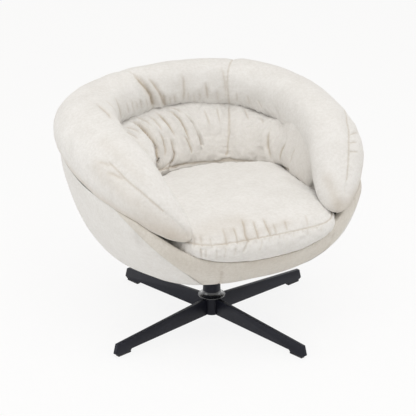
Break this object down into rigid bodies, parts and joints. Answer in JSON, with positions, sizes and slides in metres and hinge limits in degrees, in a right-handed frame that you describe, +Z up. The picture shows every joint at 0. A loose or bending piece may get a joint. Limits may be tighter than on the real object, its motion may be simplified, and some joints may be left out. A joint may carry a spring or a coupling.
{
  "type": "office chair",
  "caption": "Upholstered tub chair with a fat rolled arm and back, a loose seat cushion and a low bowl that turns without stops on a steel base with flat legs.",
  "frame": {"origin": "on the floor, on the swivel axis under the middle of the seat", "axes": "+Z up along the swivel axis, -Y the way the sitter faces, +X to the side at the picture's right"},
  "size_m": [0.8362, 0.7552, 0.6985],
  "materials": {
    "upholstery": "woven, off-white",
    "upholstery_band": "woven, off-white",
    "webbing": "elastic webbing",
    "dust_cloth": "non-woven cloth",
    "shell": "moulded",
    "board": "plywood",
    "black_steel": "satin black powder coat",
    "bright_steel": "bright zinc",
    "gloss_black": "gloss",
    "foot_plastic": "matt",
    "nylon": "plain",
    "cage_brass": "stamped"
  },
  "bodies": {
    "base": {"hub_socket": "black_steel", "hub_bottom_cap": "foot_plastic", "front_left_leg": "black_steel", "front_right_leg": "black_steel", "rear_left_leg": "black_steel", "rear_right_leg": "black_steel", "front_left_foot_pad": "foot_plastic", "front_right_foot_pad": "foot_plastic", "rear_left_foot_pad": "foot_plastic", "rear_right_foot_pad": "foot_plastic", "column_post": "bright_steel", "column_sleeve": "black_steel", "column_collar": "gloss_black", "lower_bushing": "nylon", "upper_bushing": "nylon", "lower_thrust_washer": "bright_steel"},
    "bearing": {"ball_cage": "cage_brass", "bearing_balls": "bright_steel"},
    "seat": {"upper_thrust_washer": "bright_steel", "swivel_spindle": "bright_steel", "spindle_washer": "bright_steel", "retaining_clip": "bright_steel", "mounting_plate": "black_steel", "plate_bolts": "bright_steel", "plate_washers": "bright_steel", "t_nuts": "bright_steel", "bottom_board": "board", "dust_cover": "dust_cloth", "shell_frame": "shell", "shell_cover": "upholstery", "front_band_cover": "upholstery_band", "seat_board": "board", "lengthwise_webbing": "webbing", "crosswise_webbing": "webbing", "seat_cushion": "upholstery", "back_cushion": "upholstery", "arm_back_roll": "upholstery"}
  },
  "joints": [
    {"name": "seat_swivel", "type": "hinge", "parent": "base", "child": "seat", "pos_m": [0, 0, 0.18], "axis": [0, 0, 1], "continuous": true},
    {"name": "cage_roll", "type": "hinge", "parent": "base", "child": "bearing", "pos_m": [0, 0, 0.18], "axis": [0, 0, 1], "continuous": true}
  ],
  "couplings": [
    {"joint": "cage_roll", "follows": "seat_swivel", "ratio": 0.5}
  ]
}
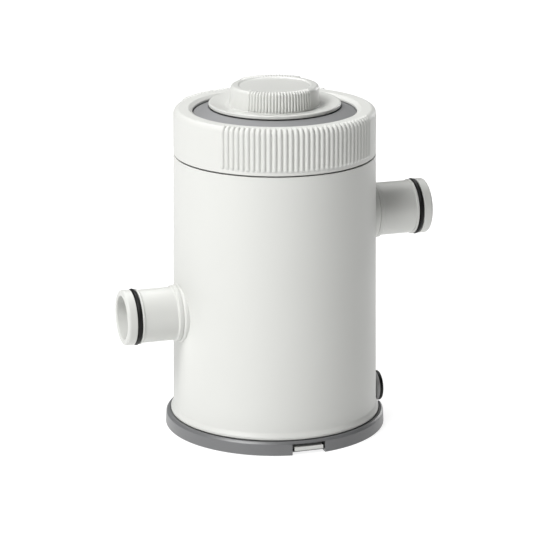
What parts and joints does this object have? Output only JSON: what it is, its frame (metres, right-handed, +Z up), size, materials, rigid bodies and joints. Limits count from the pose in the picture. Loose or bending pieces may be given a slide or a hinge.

::::

#### WHAT YOU HAVE TO DO
Your task is to reproduce the whole listing exactly.

#### EXPECTED ANSWER
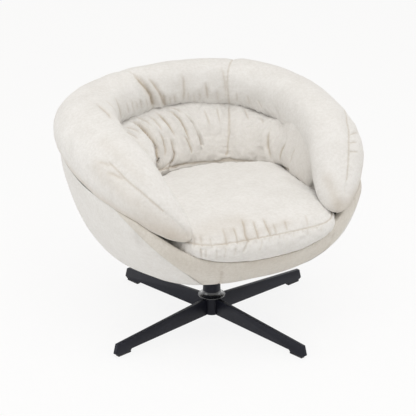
Break this object down into rigid bodies, parts and joints. Answer in JSON, with positions, sizes and slides in metres and hinge limits in degrees, in a right-handed frame that you describe, +Z up. The picture shows every joint at 0. A loose or bending piece may get a joint. Limits may be tighter than on the real object, its motion may be simplified, and some joints may be left out. A joint may carry a spring or a coupling.
{
  "type": "office chair",
  "caption": "Upholstered tub chair with a fat rolled arm and back, a loose seat cushion and a low bowl that turns without stops on a steel base with flat legs.",
  "frame": {"origin": "on the floor, on the swivel axis under the middle of the seat", "axes": "+Z up along the swivel axis, -Y the way the sitter faces, +X to the side at the picture's right"},
  "size_m": [0.8362, 0.7552, 0.6985],
  "materials": {
    "upholstery": "woven, off-white",
    "upholstery_band": "woven, off-white",
    "webbing": "elastic webbing",
    "dust_cloth": "non-woven cloth",
    "shell": "moulded",
    "board": "plywood",
    "black_steel": "satin black powder coat",
    "bright_steel": "bright zinc",
    "gloss_black": "gloss",
    "foot_plastic": "matt",
    "nylon": "plain",
    "cage_brass": "stamped"
  },
  "bodies": {
    "base": {"hub_socket": "black_steel", "hub_bottom_cap": "foot_plastic", "front_left_leg": "black_steel", "front_right_leg": "black_steel", "rear_left_leg": "black_steel", "rear_right_leg": "black_steel", "front_left_foot_pad": "foot_plastic", "front_right_foot_pad": "foot_plastic", "rear_left_foot_pad": "foot_plastic", "rear_right_foot_pad": "foot_plastic", "column_post": "bright_steel", "column_sleeve": "black_steel", "column_collar": "gloss_black", "lower_bushing": "nylon", "upper_bushing": "nylon", "lower_thrust_washer": "bright_steel"},
    "bearing": {"ball_cage": "cage_brass", "bearing_balls": "bright_steel"},
    "seat": {"upper_thrust_washer": "bright_steel", "swivel_spindle": "bright_steel", "spindle_washer": "bright_steel", "retaining_clip": "bright_steel", "mounting_plate": "black_steel", "plate_bolts": "bright_steel", "plate_washers": "bright_steel", "t_nuts": "bright_steel", "bottom_board": "board", "dust_cover": "dust_cloth", "shell_frame": "shell", "shell_cover": "upholstery", "front_band_cover": "upholstery_band", "seat_board": "board", "lengthwise_webbing": "webbing", "crosswise_webbing": "webbing", "seat_cushion": "upholstery", "back_cushion": "upholstery", "arm_back_roll": "upholstery"}
  },
  "joints": [
    {"name": "seat_swivel", "type": "hinge", "parent": "base", "child": "seat", "pos_m": [0, 0, 0.18], "axis": [0, 0, 1], "continuous": true},
    {"name": "cage_roll", "type": "hinge", "parent": "base", "child": "bearing", "pos_m": [0, 0, 0.18], "axis": [0, 0, 1], "continuous": true}
  ],
  "couplings": [
    {"joint": "cage_roll", "follows": "seat_swivel", "ratio": 0.5}
  ]
}
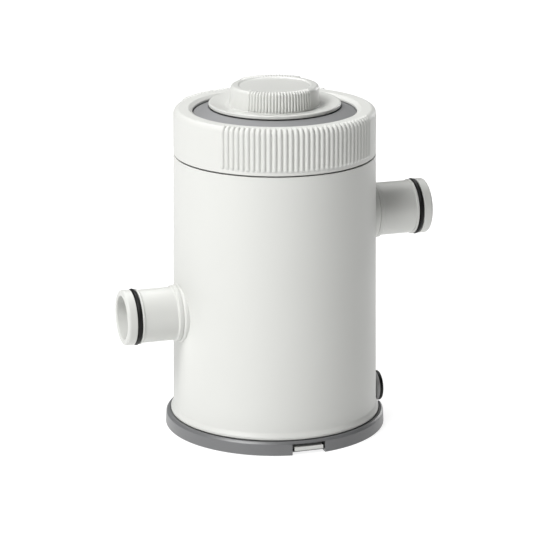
What parts and joints does this object have? Output only JSON: what it is, its frame (metres, right-handed, +Z up), size, materials, rigid bodies and joints. Limits count from the pose in the picture. Loose or bending pieces may be given a slide or a hinge.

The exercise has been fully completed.